In 1820, on May 20, Alexander (age 50) married Mariam (12 August 1808 – 7 October 1882), the 12-year-old daughter of the Armenian dignitary Sahak Melik-Aghamalyan, in Etchmiadzin Cathedral, Erivan, Persia. The crown was placed on his already graying head. Abbas Mirza personally paid all the expenses for the marriage.

The Iranian governor of the Erivan Khanate, Hossein Khan Sardar, maintained good relations with Sahak and played an instrumental role in arranging the marriage. Through her mother, Mariam was a cousin of the prominent Armenian writer Khachatur Abovian.

At this time, Alexander's main residence was in the Armenian-populated district of Salmas in Azerbaijan, Persia.

In 1821, on July 13, Alexander's daughter, Princess Elizabeth, was born in Erivan, Persia to Mariam a month prior to her 13th birthday.

In 1826, on August 18, Alexander's son, Prince Irakli, was born in Erivan, Persia to Mariam a few days after her 18th birthday.

In 1827, Mariam together with their son, Irakli, settled in her native Erivan, which was soon conquered by Russia. This indicates that Alexander's family had a secondary residence which was in Erivan.

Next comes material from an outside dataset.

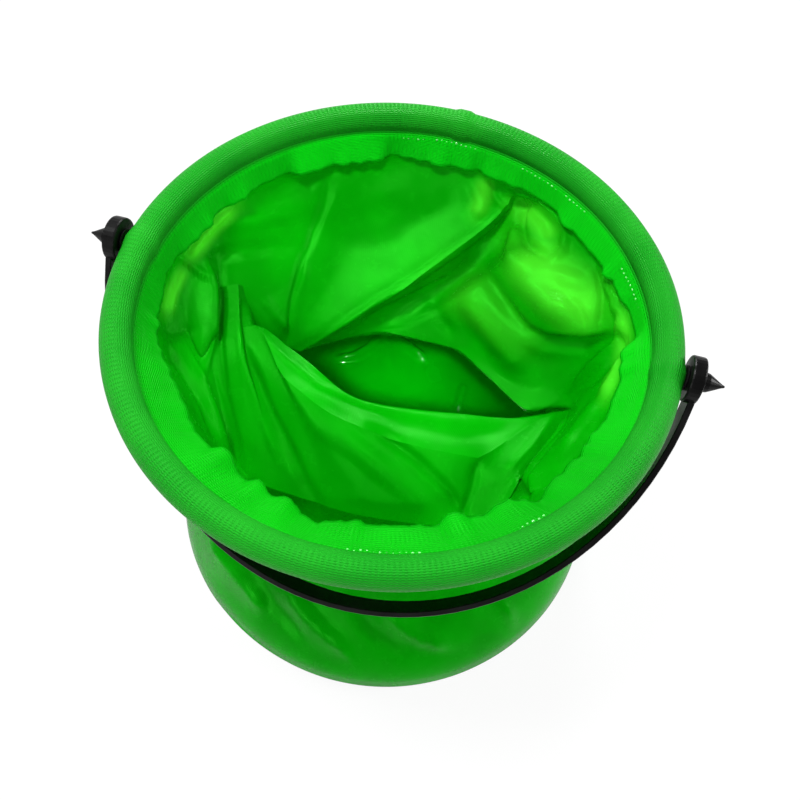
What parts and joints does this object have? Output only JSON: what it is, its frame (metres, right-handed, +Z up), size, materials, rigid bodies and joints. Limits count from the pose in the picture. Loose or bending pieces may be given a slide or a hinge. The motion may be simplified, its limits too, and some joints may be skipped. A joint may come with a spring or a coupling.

However, Alexander together with Elizabeth managed to escape from being entrapped in Erivan unlike Mariam and Irakli.

In 1834, the Russian government ordered her to move to Saint Petersburg, where she was known as tsarevna Maria Isaakovna Gruzinskaya (Russian for "of Georgia") and lived on a state-granted pension until her death in 1882. Mariam's remains were moved to Tbilisi and interred there, at the northern wall of the Armenian Vank cathedral. After the demolition of the cathedral by the Soviet government in 1930, her marble gravestone with a trilingual Russian, Armenian, and Georgian epitaph was moved to the State Museum of the History of Georgia in Tiflis (now Tbilisi).

=== Children (Elizabeth and Irakli) ===

Alexander's son, Prince Irakli (18 August 1826 – 27 April 1882), pursued an officer's career in the Russian army. Irakli's only son of his marriage to Princess Tamar Chavchavadze, Alexander, died at the age of 2 in 1879. His daughters, Yelizaveta (1870–1942) and Yekaterina (1872–1917), were married to the princes Mamuka Orbeliani and Ivan Ratiev, respectively.

Alexander's daughter, Princess Elizabeth (13 July 1821 – 17 September 1836), was the second wife of Samson-Khan (Samson Yakovlevich Makintsev; 1770–1853), a Russian defector and a high-ranking commander in the Qajar army. Samson's son of this marriage, Jibrail-Khan, subsequently served as an aide-de-camp to Naser al-Din Shah Qajar.